» **Brief**:
Copy out exactly the lines from the start of the data to the line containing "wasm.setup();". Include both.

» **Recorded data**:
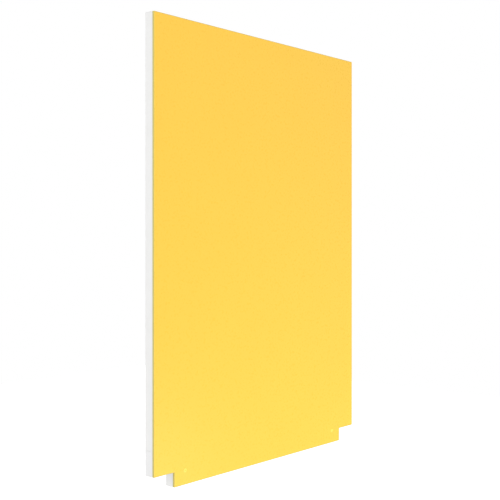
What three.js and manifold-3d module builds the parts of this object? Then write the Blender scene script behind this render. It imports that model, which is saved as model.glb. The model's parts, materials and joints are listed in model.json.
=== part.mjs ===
// A frameless wall board: a lacquered steel face sheet hooked over a hidden edge frame, with a
// honeycomb core, a steel back sheet, notched lower corners and two keyhole hangers at the back.
//
// Millimetres, +Z up. The face looks along -Y and the wall is at +Y. The origin is the bottom
// centre of the board's bounding box. "Depth" is always measured backwards from the face.

import * as THREE from "three";
import { mergeVertices } from "three/addons/utils/BufferGeometryUtils.js";
import Module from "manifold-3d";

const wasm = await Module();
wasm.setup();

// ---------------------------------------------------------------- driving dimensions

// Board
const BOARD_WIDTH = 550;
const BOARD_HEIGHT = 750;
const BOARD_DEPTH = 20; // face to the back of the frame
const CORNER_RADIUS = 1.5;

// Notches cut from both lower corners
const NOTCH_WIDTH = 45;
const NOTCH_HEIGHT = 24;

// Clearances between neighbouring pieces
const GAP = 0.3;
const CORE_GAP = 0.5;

// Lacquered face sheet, folded back round its whole outline
const SHEET_THICKNESS = 0.8;
const HEM_DEPTH = 3.4; // face to the free edge of the fold

// Extruded frame rails
const RAIL_WIDTH = 16;
const RAIL_WALL = 1.5;
const RAIL_CHAMFER = 0.8;
const RIM_WIDTH = 9; // the part of a rail that shows from behind
const REBATE_DEPTH = 1.4; // step that takes the back sheet

// Steel back sheet
const BACK_THICKNESS = 0.6;

// Top corner keys and the spigots of the notch corners
const KEY_LEG = 34;
const SPIGOT_LENGTH = 22;

// Moulded notch corners
const CORNER_RISE = 40; // how far a notch corner reaches up its side above the notch
const CORNER_RUN = 40; // and along the bottom beyond the notch
const RIB_THICKNESS = 3;
const POCKET_DEPTH = 11;

// Screws that hold the face sheet to the notch corners
const FACE_SCREW_INSET = 70; // from the board's side edge
const FACE_SCREW_RISE = 23; // above the bottom edge
const FACE_SCREW_HEAD = 3.2; // radius
const FACE_SCREW_SHANK = 1.6;
const FACE_SCREW_DOME = 0.6; // how far the head stands proud of the face
const FACE_SCREW_LENGTH = 14;

// Screws that pin the rails to the corner keys and notch corners
const PIN_SCREW_HEAD = 2.7;
const PIN_SCREW_SHANK = 1.4;
const PIN_SCREW_LENGTH = 11;
const PIN_SCREW_INSET = 5.2; // from the rail's outer face
const PIN_SCREW_FROM_END = 11; // from the rail's square end, or from the mitre's inner corner

// Keyhole hangers
const HANGER_SPACING = 400;
const BLOCK_WIDTH = 60;
const BLOCK_HEIGHT = 50;
const PLATE_WIDTH = 52;
const PLATE_HEIGHT = 42;
const PLATE_THICKNESS = 1.5;
const PLATE_RADIUS = 4;
const KEYHOLE_RADIUS = 5;
const KEYHOLE_SLOT = 5.4;
const KEYHOLE_RISE = 12; // from the centre of the round hole to the centre of the slot's end
const POCKET_WIDTH = 22;
const POCKET_HEIGHT = 32;
const POCKET_FLOOR = 5; // depth from the face
const HANGER_SCREW_HEAD = 3.1;
const HANGER_SCREW_SHANK = 1.6;
const HANGER_SCREW_LENGTH = 12;
const HANGER_SCREW_INSET = 7; // from the plate's side edge

// Blind rivets along the back sheet
const RIVET_HEAD = 2.6;
const RIVET_DOME = 0.9;
const RIVET_SHANK = 1.5;
const RIVET_LENGTH = 4;
const SIDE_RIVETS = 4;
const END_RIVETS = 3;
const SIDE_RIVET_MARGIN = 62; // from the rail's ends
const END_RIVET_SPACING = 118;

// Wall pads
const PAD_RADIUS = 10;
const PAD_PROUD = 1.6; // beyond the back of the frame
const PAD_INSET = 30; // from the board's side edge
const PAD_FROM_TOP = 40;
const PAD_ABOVE_CORNER = 22; // above the notch corner's block

const ROUND_SEGMENTS = 24;
const OVERRUN = 1; // how far a cut runs past the face that it opens

// ---------------------------------------------------------------- worked-out places

const FACE_Y = FACE_SCREW_DOME - (FACE_SCREW_DOME + BOARD_DEPTH + PAD_PROUD) / 2;
const HALF_WIDTH = BOARD_WIDTH / 2;
const SIDES = { left: -1, right: 1 };

const SEAT = SHEET_THICKNESS + GAP; // depth of the frame's front, and its inset inside the fold
const SHOULDER = HEM_DEPTH + GAP; // depth where the frame steps out flush with the fold
const REBATE_FLOOR = BOARD_DEPTH - REBATE_DEPTH;
const BACK_FRONT = REBATE_FLOOR + GAP; // depth of the back sheet's front face
const BACK_REAR = BACK_FRONT + BACK_THICKNESS;
const BACK_INSET = RIM_WIDTH + GAP;

// The hollow inside a rail, as insets from the outer face and as depths
const CHAMBER_OUT = SEAT + RAIL_WALL;
const CHAMBER_IN = RAIL_WIDTH - RAIL_WALL;
const CHAMBER_FRONT = SEAT + RAIL_WALL;
const CHAMBER_BACK = REBATE_FLOOR - RAIL_WALL;

const BLOCK_RISE = NOTCH_HEIGHT + RAIL_WIDTH; // top of a notch corner's block
const NOTCH_X = HALF_WIDTH - NOTCH_WIDTH; // the notch's upright face
const BLOCK_X = NOTCH_X - CORNER_RUN; // inner end of a notch corner
const CORNER_TOP = NOTCH_HEIGHT + CORNER_RISE; // upper end of a notch corner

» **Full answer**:
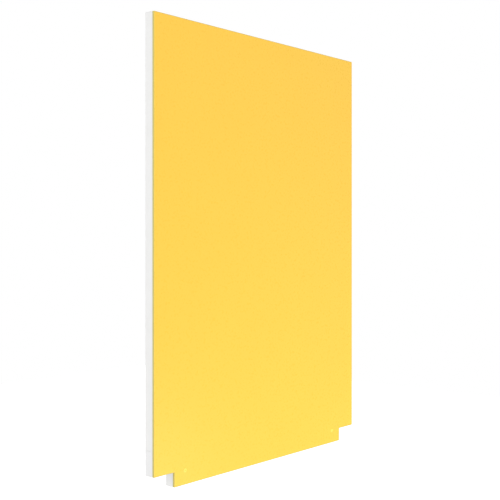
What three.js and manifold-3d module builds the parts of this object? Then write the Blender scene script behind this render. It imports that model, which is saved as model.glb. The model's parts, materials and joints are listed in model.json.
=== part.mjs ===
// A frameless wall board: a lacquered steel face sheet hooked over a hidden edge frame, with a
// honeycomb core, a steel back sheet, notched lower corners and two keyhole hangers at the back.
//
// Millimetres, +Z up. The face looks along -Y and the wall is at +Y. The origin is the bottom
// centre of the board's bounding box. "Depth" is always measured backwards from the face.

import * as THREE from "three";
import { mergeVertices } from "three/addons/utils/BufferGeometryUtils.js";
import Module from "manifold-3d";

const wasm = await Module();
wasm.setup();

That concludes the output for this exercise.